See Blueprints for the fire_danger_alert.yaml blueprint that sends a notification when sensor.ws_fire_risk_score reaches a threshold.

Example manual automation:

trigger:
  - platform: numeric_state
    entity_id: sensor.ws_fire_risk_score
    above: 6
condition:
  - condition: time
    after: "07:00:00"
    before: "22:00:00"
action:
  - service: notify.mobile_app_phone
    data:
      title: "Fire danger alert"
      message: >
        Fire risk score: {{ states('sensor.ws_fire_risk_score') }}/10.
        FWI: {{ states('sensor.ws_fwi') }}.


Disclaimer

These sensors are informational only and are not suitable for operational fire weather decisions. Consult your national fire service, Bureau of Meteorology (Australia), or equivalent authority for official fire danger ratings.

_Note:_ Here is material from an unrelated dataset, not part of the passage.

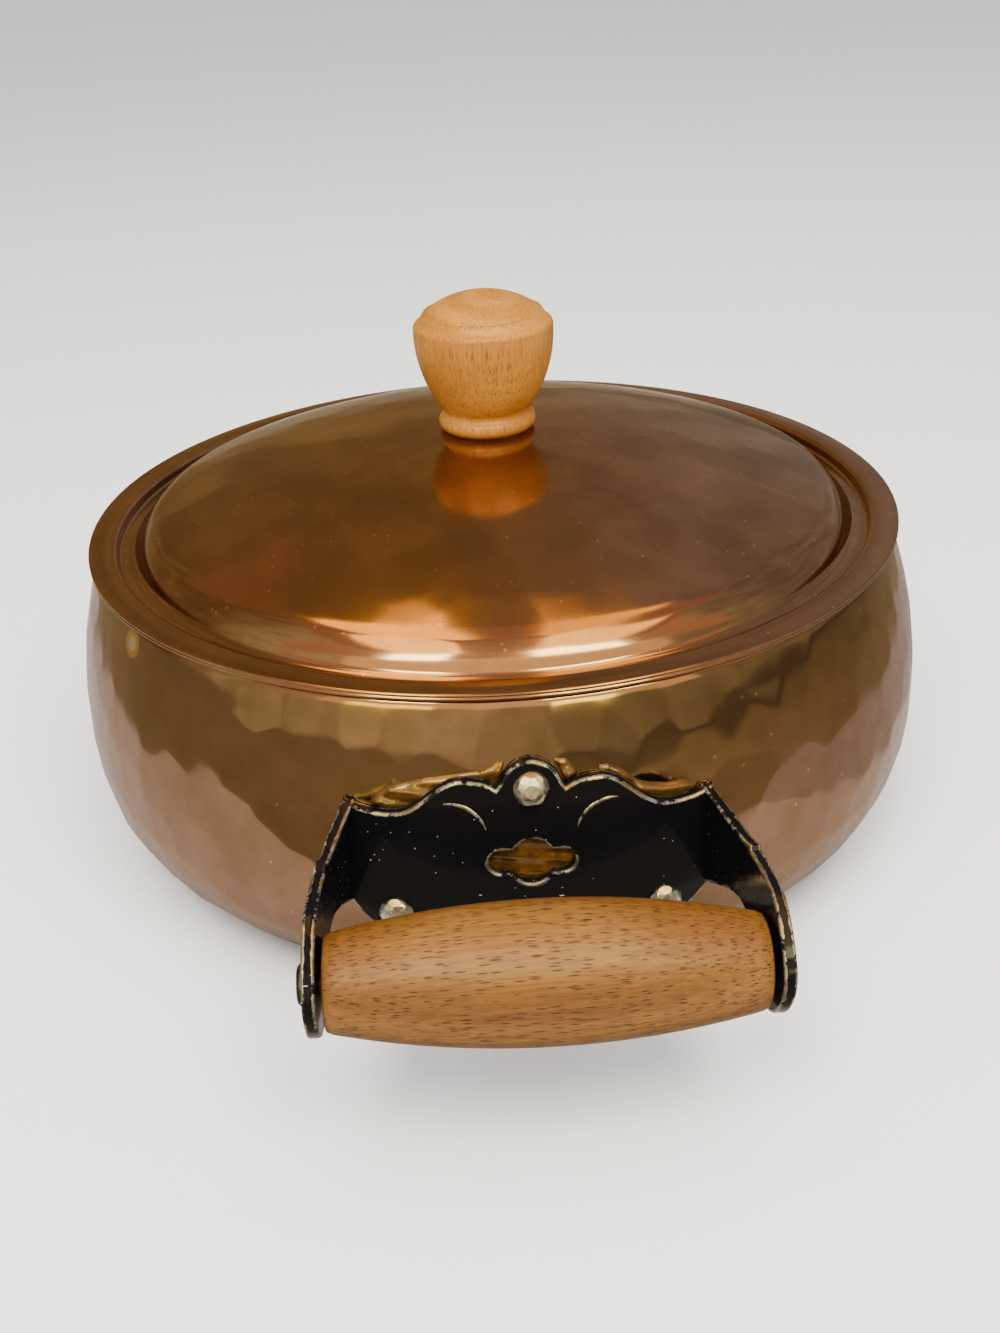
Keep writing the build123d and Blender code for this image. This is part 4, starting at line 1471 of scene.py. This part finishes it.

References: - Van Wagner, C.E. (1987). Development and structure of the Canadian Forest Fire Weather Index System. Forestry Technical Report 35. Canadian Forestry Service. - Fosberg, M.A. (1978). Weather in wildland fire management: the fire weather index. In: Proceedings: Conference on Sierra Nevada Meteorology. - Noble, I.R., Bary, G.A.V., Gill, A.M. (1980). McArthur's fire-danger meters expressed as equations. Australian Journal of Ecology, 5, 201-203.